I'm glad to see more domain-focused SLMs, we need more of them! A programming focused MoE should work well across many languages.
It is a cheap specialist for closed-world, verifiable reasoning tasks like math, self-contained coding problems, and similar.
"Closed-world" means the needed information is already in the context. It is not a tool-using agent that can discover missing context. "Verifiable" means answers are hard to generate but easy to check.
So no open ended research, repo wide agent work, factual Q&A, or SVG generation. More of a compact reasoning module for bounded problems.
Sadly that's not how LLMs work, since all they do is "token prediction". At least the models we have to today ...
Could you teach a 5 year old to drive a car? A 10 year old? A 12 year old? To drive a car requires being able to read, to have judgement about ice or rainy conditions, to anticipate a child running after a ball. By the time a human in in their mid teens they have acquired the base knowledge...
Small models need to have enough base knowledge to be able to be good enough -- even in a seemingly narrow regime. Where is that? Obviously they don't need all the obscure knowledge of a frontier model but there is some base level which is probably more than it would first seem.
This requires not only knowledge, but also the control systems that develop with the prefrontal cortex. LLMs don't do much control yet.

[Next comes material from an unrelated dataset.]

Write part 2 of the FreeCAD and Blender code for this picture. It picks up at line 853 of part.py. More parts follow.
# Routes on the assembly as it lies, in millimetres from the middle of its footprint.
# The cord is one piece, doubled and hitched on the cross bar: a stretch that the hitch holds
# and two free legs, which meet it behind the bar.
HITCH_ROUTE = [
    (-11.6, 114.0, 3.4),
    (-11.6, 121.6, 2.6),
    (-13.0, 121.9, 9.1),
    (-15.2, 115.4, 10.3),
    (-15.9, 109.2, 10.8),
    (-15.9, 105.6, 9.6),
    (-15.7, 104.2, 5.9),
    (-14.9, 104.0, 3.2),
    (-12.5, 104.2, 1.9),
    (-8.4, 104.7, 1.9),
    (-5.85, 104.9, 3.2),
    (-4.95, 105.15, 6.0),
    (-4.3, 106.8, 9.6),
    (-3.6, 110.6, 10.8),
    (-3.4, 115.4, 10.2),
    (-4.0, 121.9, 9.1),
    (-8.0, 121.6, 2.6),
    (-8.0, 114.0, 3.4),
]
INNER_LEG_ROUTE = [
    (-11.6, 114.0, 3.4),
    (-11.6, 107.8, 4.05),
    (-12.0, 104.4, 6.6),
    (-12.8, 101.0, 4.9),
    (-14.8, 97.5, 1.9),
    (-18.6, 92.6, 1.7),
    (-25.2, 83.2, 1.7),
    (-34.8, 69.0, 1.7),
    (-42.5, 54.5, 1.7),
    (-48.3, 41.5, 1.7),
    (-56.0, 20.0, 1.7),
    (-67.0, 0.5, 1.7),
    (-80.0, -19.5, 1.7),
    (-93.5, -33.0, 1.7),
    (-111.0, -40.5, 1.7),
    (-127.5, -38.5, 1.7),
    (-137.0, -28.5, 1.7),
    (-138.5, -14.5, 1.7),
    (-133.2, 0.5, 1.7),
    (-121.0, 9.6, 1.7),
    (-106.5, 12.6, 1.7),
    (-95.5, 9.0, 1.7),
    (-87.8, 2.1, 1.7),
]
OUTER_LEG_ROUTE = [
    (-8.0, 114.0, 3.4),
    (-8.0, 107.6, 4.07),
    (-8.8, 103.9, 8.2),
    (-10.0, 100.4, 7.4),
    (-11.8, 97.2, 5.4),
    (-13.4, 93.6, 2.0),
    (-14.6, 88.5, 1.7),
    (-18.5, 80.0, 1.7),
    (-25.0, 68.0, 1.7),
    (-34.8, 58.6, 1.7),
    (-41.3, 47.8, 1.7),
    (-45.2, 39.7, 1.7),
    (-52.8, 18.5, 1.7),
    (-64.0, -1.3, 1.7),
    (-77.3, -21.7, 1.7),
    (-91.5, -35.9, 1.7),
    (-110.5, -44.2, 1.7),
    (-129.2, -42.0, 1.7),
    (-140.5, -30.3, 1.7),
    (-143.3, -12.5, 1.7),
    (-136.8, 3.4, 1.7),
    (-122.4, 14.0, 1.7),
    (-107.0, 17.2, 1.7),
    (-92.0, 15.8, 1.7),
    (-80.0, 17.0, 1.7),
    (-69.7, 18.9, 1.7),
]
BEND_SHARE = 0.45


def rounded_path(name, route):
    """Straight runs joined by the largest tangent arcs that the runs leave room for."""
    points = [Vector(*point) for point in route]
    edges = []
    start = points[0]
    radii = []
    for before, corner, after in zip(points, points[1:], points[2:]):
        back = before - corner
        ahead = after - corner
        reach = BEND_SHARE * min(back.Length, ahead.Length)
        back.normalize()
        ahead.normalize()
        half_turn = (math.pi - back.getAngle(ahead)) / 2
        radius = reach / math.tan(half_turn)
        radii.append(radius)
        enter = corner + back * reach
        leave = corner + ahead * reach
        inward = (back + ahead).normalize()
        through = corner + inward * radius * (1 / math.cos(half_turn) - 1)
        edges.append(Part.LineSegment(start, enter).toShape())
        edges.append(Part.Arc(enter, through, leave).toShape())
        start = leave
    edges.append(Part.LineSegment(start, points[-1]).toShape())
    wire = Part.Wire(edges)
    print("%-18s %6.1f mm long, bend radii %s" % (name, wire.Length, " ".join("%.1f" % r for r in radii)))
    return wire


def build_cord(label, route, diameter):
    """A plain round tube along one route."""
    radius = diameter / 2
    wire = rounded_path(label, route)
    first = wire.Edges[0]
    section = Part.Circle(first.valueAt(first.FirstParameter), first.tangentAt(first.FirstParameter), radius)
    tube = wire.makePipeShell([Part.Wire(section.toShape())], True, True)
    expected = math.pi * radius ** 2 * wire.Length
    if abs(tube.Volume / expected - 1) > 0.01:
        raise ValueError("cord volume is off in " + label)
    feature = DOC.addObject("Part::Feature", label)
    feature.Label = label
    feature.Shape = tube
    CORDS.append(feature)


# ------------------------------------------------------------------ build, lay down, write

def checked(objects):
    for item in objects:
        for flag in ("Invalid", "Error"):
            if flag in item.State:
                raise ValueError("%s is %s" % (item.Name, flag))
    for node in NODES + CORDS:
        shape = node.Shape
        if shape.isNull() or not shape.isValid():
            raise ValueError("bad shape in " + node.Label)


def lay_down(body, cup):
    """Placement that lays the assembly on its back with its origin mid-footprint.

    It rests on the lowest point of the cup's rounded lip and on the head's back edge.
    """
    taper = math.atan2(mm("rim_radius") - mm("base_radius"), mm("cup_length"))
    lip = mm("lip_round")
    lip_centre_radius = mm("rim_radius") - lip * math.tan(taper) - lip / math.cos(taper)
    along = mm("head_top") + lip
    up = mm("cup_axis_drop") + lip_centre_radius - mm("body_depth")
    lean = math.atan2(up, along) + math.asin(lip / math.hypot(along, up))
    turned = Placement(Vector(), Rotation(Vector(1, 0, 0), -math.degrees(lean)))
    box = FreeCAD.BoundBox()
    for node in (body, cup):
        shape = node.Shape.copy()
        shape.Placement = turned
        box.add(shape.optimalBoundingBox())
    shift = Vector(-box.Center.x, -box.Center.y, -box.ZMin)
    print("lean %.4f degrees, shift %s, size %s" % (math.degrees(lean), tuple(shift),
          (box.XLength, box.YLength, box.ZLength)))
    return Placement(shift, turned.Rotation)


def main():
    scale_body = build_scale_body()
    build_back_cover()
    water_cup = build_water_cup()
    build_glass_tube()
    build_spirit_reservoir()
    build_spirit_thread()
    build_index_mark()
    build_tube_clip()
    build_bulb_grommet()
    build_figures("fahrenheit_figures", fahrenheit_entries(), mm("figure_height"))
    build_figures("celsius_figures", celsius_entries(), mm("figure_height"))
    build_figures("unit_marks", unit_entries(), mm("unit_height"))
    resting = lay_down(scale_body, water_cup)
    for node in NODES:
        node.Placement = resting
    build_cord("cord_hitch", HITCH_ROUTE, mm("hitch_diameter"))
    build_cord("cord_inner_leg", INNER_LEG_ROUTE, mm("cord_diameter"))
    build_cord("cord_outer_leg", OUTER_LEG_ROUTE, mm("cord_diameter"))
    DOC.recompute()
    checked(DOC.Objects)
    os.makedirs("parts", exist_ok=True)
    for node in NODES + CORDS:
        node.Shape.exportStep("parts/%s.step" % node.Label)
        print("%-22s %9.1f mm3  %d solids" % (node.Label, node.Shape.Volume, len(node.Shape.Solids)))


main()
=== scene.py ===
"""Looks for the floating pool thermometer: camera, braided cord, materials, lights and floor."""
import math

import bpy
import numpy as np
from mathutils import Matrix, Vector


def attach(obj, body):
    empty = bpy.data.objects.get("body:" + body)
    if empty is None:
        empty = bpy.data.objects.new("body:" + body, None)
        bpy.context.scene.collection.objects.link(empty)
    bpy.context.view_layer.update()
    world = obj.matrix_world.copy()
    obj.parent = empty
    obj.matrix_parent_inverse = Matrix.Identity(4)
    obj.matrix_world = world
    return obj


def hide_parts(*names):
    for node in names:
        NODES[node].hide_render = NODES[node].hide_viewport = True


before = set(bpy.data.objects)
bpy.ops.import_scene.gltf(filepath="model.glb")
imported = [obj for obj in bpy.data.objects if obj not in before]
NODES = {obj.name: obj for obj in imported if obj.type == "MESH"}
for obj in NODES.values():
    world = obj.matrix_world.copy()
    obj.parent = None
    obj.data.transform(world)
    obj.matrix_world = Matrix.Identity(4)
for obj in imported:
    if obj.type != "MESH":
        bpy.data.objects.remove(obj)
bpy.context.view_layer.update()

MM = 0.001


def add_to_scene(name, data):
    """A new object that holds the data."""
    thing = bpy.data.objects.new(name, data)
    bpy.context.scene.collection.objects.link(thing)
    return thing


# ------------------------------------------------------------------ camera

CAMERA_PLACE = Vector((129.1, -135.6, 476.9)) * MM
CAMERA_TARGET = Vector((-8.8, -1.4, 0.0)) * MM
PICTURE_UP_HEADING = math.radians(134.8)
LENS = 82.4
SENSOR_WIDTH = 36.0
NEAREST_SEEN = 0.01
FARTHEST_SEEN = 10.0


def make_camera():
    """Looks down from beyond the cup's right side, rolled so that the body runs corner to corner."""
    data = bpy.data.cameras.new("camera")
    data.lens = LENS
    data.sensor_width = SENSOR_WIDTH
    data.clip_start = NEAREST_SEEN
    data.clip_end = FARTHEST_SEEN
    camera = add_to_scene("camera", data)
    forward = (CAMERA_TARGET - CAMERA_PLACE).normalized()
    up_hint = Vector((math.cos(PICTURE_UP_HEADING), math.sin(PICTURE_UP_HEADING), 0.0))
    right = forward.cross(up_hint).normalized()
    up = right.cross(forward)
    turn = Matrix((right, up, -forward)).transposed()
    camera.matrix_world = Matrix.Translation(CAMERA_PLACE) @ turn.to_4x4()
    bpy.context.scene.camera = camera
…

> these findings motivate the Parametric Compression-Coverage Hypothesis, which views verifiable reasoning as compressible into compact reasoning cores, while open-domain knowledge and general-purpose competence require broad parameter coverage over facts, concepts, and long-tail scenarios.
That's also more aligned to its leetcode style training data, the code under test is fully in the context window. It might be interesting to have a bigger tool use model go through the effort of collecting the context, and feeding it into this kind of model for analysis only. It becomes more of a thinking tool, instead of the orchestrator.
These kinds of models might be more useful as tools to be used by larger orchestrator models, than being the orchestrators themselves.
It would look really dumb if someone asked it that, but that's fine. You're trying to make a model that is optimized for efficiency for a specific task. As much as possible, you should prune uncorrelated things.
Assuming tool calling hasn’t been entirely stripped out of this model.